Set problem
Every line below must be reproduced exactly. Copy them all.

Given information

::::::

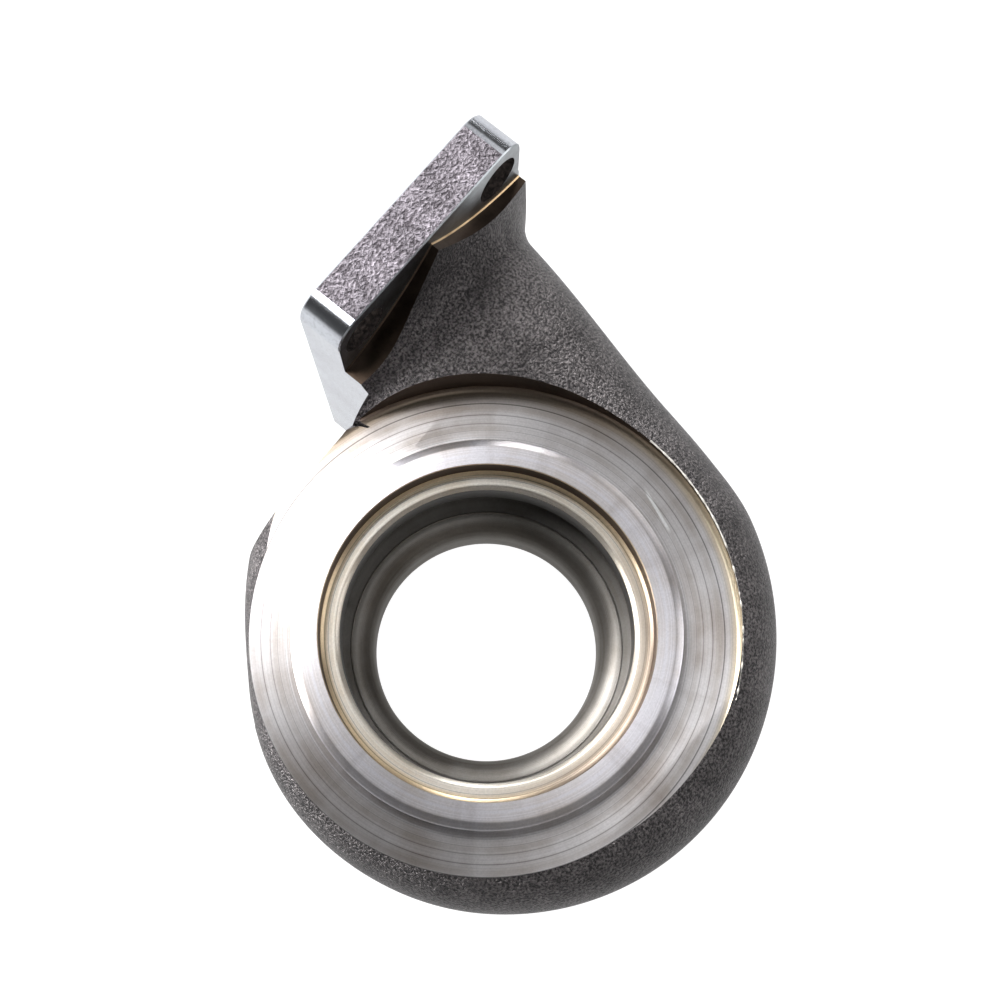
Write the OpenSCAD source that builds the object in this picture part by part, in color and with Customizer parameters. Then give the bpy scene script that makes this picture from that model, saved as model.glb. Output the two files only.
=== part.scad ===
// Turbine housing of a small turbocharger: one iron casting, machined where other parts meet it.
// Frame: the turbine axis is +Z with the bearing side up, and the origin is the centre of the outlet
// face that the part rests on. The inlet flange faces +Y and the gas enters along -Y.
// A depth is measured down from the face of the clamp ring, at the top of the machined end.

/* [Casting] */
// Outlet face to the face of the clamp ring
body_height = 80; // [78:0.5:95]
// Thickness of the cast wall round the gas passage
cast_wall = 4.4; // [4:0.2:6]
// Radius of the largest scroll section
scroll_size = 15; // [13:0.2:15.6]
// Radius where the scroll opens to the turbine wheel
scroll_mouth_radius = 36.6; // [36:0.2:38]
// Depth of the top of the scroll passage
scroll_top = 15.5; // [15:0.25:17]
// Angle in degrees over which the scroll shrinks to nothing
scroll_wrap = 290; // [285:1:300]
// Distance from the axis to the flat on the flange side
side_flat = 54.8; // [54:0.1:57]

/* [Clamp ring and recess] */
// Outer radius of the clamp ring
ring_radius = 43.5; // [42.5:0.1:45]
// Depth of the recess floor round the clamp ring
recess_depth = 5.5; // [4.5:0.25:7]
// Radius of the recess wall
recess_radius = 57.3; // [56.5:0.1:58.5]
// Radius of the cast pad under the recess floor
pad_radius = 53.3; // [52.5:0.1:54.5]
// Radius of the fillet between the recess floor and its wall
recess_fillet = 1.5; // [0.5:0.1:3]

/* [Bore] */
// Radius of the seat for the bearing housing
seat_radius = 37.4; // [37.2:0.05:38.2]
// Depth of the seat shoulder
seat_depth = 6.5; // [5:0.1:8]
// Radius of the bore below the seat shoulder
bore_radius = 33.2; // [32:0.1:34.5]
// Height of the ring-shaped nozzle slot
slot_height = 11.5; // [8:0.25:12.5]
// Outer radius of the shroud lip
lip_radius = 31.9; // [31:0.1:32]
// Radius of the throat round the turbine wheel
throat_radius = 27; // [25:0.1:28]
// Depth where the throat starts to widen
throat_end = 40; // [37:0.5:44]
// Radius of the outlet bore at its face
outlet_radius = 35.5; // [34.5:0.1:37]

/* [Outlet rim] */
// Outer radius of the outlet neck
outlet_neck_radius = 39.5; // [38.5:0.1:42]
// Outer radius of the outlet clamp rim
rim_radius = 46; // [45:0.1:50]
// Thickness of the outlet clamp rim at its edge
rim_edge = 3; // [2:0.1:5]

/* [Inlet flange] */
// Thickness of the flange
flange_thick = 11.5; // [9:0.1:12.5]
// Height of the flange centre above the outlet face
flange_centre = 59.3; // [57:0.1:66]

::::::

Result
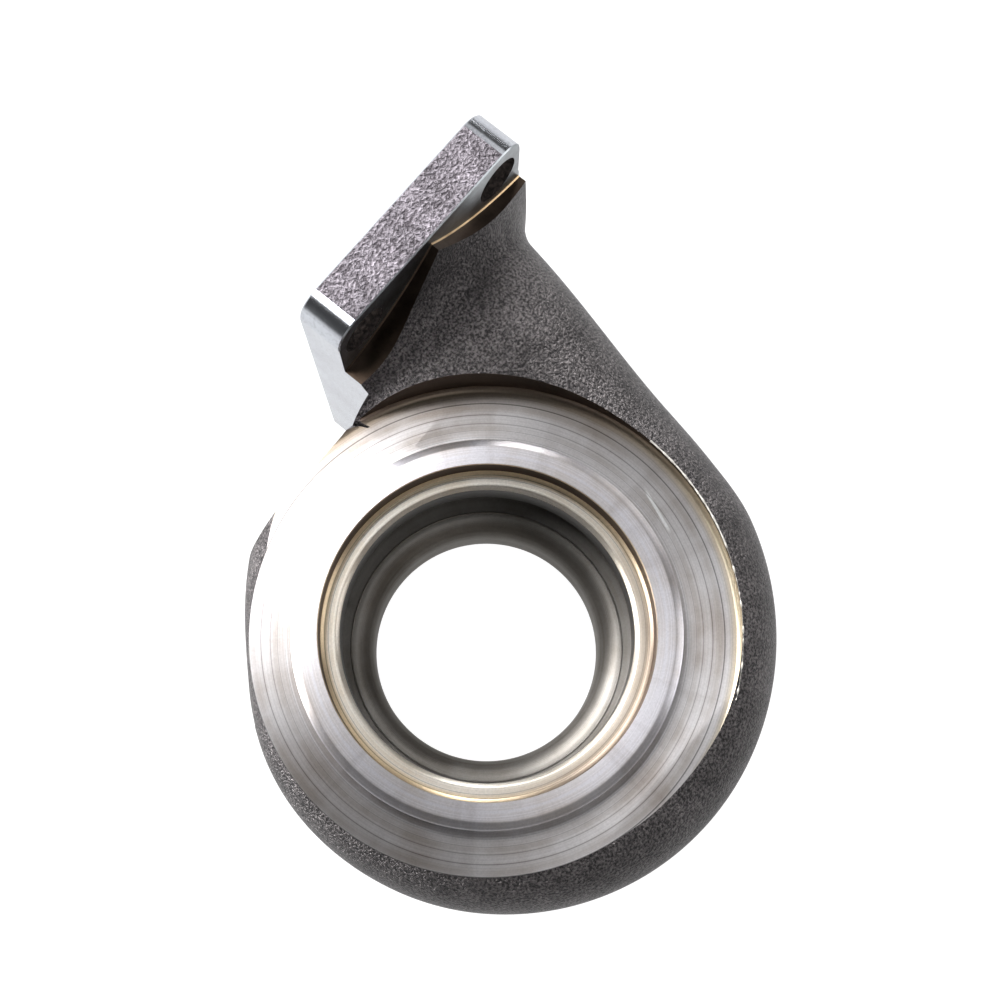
Write the OpenSCAD source that builds the object in this picture part by part, in color and with Customizer parameters. Then give the bpy scene script that makes this picture from that model, saved as model.glb. Output the two files only.
=== part.scad ===
// Turbine housing of a small turbocharger: one iron casting, machined where other parts meet it.
// Frame: the turbine axis is +Z with the bearing side up, and the origin is the centre of the outlet
// face that the part rests on. The inlet flange faces +Y and the gas enters along -Y.
// A depth is measured down from the face of the clamp ring, at the top of the machined end.

/* [Casting] */
// Outlet face to the face of the clamp ring
body_height = 80; // [78:0.5:95]
// Thickness of the cast wall round the gas passage
cast_wall = 4.4; // [4:0.2:6]
// Radius of the largest scroll section
scroll_size = 15; // [13:0.2:15.6]
// Radius where the scroll opens to the turbine wheel
scroll_mouth_radius = 36.6; // [36:0.2:38]
// Depth of the top of the scroll passage
scroll_top = 15.5; // [15:0.25:17]
// Angle in degrees over which the scroll shrinks to nothing
scroll_wrap = 290; // [285:1:300]
// Distance from the axis to the flat on the flange side
side_flat = 54.8; // [54:0.1:57]

/* [Clamp ring and recess] */
// Outer radius of the clamp ring
ring_radius = 43.5; // [42.5:0.1:45]
// Depth of the recess floor round the clamp ring
recess_depth = 5.5; // [4.5:0.25:7]
// Radius of the recess wall
recess_radius = 57.3; // [56.5:0.1:58.5]
// Radius of the cast pad under the recess floor
pad_radius = 53.3; // [52.5:0.1:54.5]
// Radius of the fillet between the recess floor and its wall
recess_fillet = 1.5; // [0.5:0.1:3]

/* [Bore] */
// Radius of the seat for the bearing housing
seat_radius = 37.4; // [37.2:0.05:38.2]
// Depth of the seat shoulder
seat_depth = 6.5; // [5:0.1:8]
// Radius of the bore below the seat shoulder
bore_radius = 33.2; // [32:0.1:34.5]
// Height of the ring-shaped nozzle slot
slot_height = 11.5; // [8:0.25:12.5]
// Outer radius of the shroud lip
lip_radius = 31.9; // [31:0.1:32]
// Radius of the throat round the turbine wheel
throat_radius = 27; // [25:0.1:28]
// Depth where the throat starts to widen
throat_end = 40; // [37:0.5:44]
// Radius of the outlet bore at its face
outlet_radius = 35.5; // [34.5:0.1:37]

/* [Outlet rim] */
// Outer radius of the outlet neck
outlet_neck_radius = 39.5; // [38.5:0.1:42]
// Outer radius of the outlet clamp rim
rim_radius = 46; // [45:0.1:50]
// Thickness of the outlet clamp rim at its edge
rim_edge = 3; // [2:0.1:5]

/* [Inlet flange] */
// Thickness of the flange
flange_thick = 11.5; // [9:0.1:12.5]
// Height of the flange centre above the outlet face
flange_centre = 59.3; // [57:0.1:66]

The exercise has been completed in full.